I thank the Minister for a lot of the detail that she is providing to us this afternoon. Can she just clarify the position? At the moment we have “just cause” and “good cause”, which have been reflected in some particular regulations and certainly in some guidance. I think that there are some commissioners’ decisions which flesh out the meaning of those terms. Are all of those precedents going to be swept away and not applied, or are they going to stay in being and be used to support the concept of “good reason”?
Yes, they still apply.
The noble Lord, Lord McKenzie, also asked about people with health conditions. These regulations do not change the requirements that are on claimants as of now. Through Jobcentre Plus and the work programme, we will provide claimants with health conditions with the personalised support that they need to overcome their barriers to employment. All requirements will take their health into account to ensure that they are not asked to do something which would be unreasonable.

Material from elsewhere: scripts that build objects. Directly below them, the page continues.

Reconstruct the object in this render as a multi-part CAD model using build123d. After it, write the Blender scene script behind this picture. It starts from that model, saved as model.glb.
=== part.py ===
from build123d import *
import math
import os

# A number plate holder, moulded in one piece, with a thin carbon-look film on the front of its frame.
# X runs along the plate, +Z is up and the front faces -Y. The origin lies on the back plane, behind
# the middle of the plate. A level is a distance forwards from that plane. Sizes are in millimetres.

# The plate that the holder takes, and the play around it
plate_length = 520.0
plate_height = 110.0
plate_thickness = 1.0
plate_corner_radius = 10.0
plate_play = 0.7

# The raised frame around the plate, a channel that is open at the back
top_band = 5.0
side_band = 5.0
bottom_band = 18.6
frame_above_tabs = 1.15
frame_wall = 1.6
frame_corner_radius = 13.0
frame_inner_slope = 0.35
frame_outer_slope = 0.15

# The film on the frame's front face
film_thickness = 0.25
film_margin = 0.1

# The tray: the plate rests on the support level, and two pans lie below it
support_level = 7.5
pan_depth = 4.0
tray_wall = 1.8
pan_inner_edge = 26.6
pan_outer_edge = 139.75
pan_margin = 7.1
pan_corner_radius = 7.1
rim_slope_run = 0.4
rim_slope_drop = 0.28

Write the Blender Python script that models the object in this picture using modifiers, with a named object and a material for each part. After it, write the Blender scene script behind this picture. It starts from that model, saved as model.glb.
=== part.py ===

The noble Baroness, Lady Turner of Camden, asked in her remarks about those disabled people who may be moving from DLA to JSA or a version of that under universal credit. Today, we are obviously concentrating on JSA, which is very different to DLA. However, I take on board the point that she makes about ensuring that people have a clear understanding of what is changing and how they are affected by those changes. That is certainly something which needs to be addressed.